* _EXERCISE TASK_:
Return the full listing exactly as it is written.

** begin **

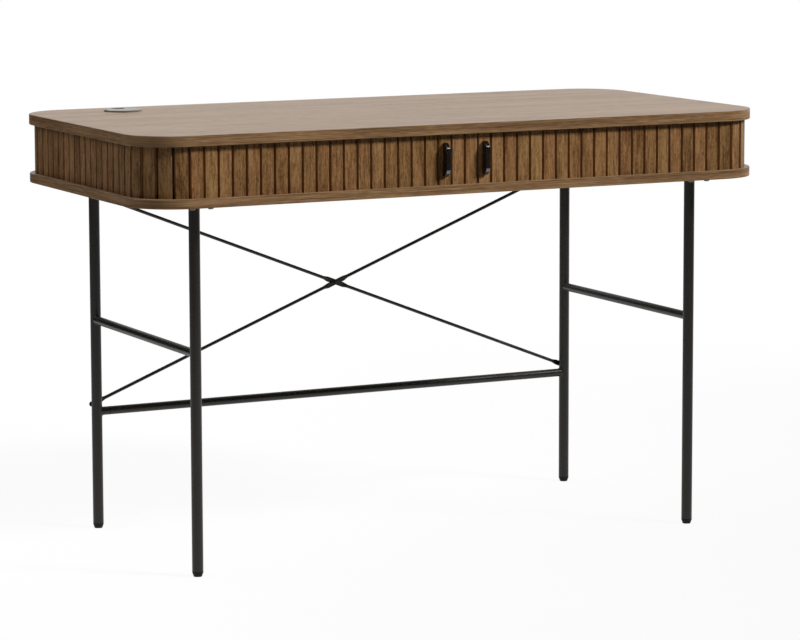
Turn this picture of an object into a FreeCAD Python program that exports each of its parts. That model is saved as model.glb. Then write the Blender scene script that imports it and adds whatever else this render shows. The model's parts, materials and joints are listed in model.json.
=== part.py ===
import FreeCAD, Part
import math
import os

# A writing desk with a flat case on a thin tube frame. The case is a top and a bottom panel with a band of
# upright slats between them. The slats are glued to canvas and run in a track round all four corners, so the
# front opens as two tambour doors. All lengths are millimetres, +Z is up, the front faces -Y, and the origin
# is on the floor under the middle of the case.

# Case
case_width = 1200.0
case_depth = 600.0
desk_height = 750.0
case_height = 120.0
corner_radius = 90.0
top_thickness = 18.0
bottom_thickness = 16.0
panel_edge_chamfer = 0.8

# Tambour slats, their canvas and the track
slat_width = 22.6
slat_gap = 2.75
slat_thickness = 6.5
slat_inset = 10.0
slat_edge_chamfer = 0.9
canvas_thickness = 0.8
canvas_margin = 3.0
track_depth = 6.0
track_clearance = 1.0
slat_foot_clearance = 0.4
slat_head_clearance = 1.4
door_meeting_x = -6.5
track_stop_length = 20.0
track_stop_clearance = 0.5

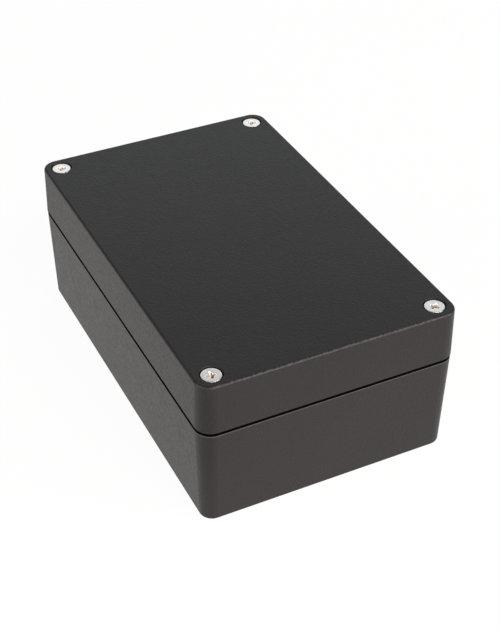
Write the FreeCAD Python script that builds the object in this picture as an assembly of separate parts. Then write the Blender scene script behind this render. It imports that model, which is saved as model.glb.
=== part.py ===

** end **

* _EXERCISE RESPONSE_:
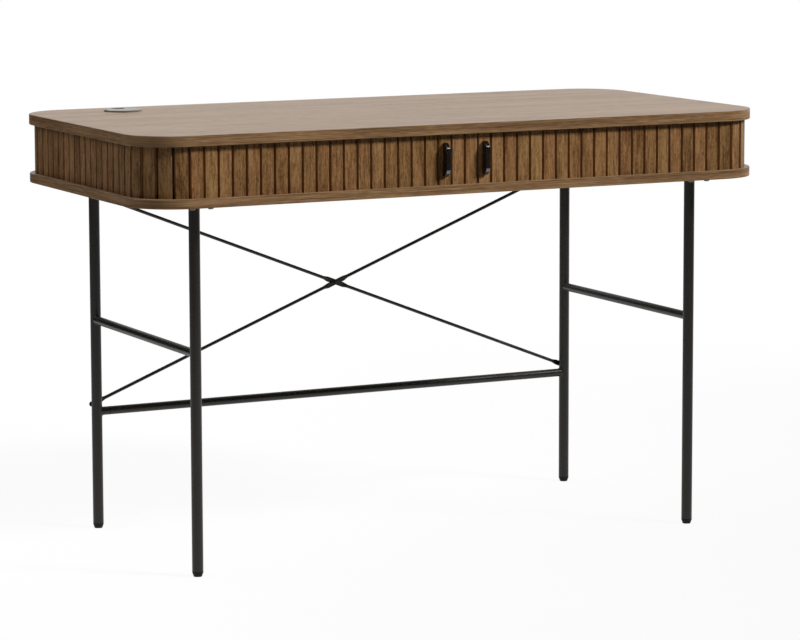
Turn this picture of an object into a FreeCAD Python program that exports each of its parts. That model is saved as model.glb. Then write the Blender scene script that imports it and adds whatever else this render shows. The model's parts, materials and joints are listed in model.json.
=== part.py ===
import FreeCAD, Part
import math
import os

# A writing desk with a flat case on a thin tube frame. The case is a top and a bottom panel with a band of
# upright slats between them. The slats are glued to canvas and run in a track round all four corners, so the
# front opens as two tambour doors. All lengths are millimetres, +Z is up, the front faces -Y, and the origin
# is on the floor under the middle of the case.

# Case
case_width = 1200.0
case_depth = 600.0
desk_height = 750.0
case_height = 120.0
corner_radius = 90.0
top_thickness = 18.0
bottom_thickness = 16.0
panel_edge_chamfer = 0.8

# Tambour slats, their canvas and the track
slat_width = 22.6
slat_gap = 2.75
slat_thickness = 6.5
slat_inset = 10.0
slat_edge_chamfer = 0.9
canvas_thickness = 0.8
canvas_margin = 3.0
track_depth = 6.0
track_clearance = 1.0
slat_foot_clearance = 0.4
slat_head_clearance = 1.4
door_meeting_x = -6.5
track_stop_length = 20.0
track_stop_clearance = 0.5

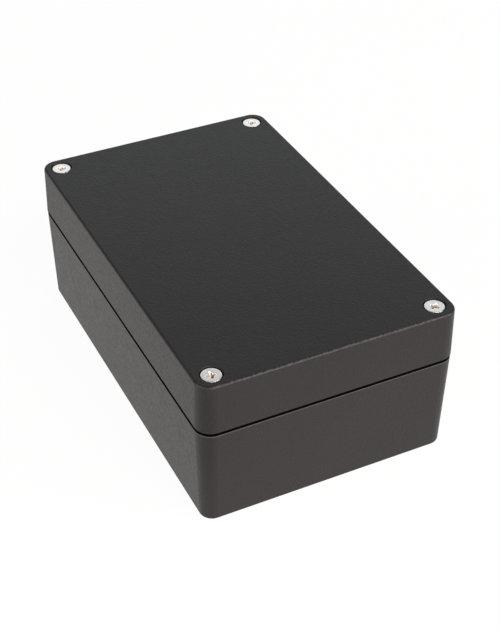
Write the FreeCAD Python script that builds the object in this picture as an assembly of separate parts. Then write the Blender scene script behind this render. It imports that model, which is saved as model.glb.
=== part.py ===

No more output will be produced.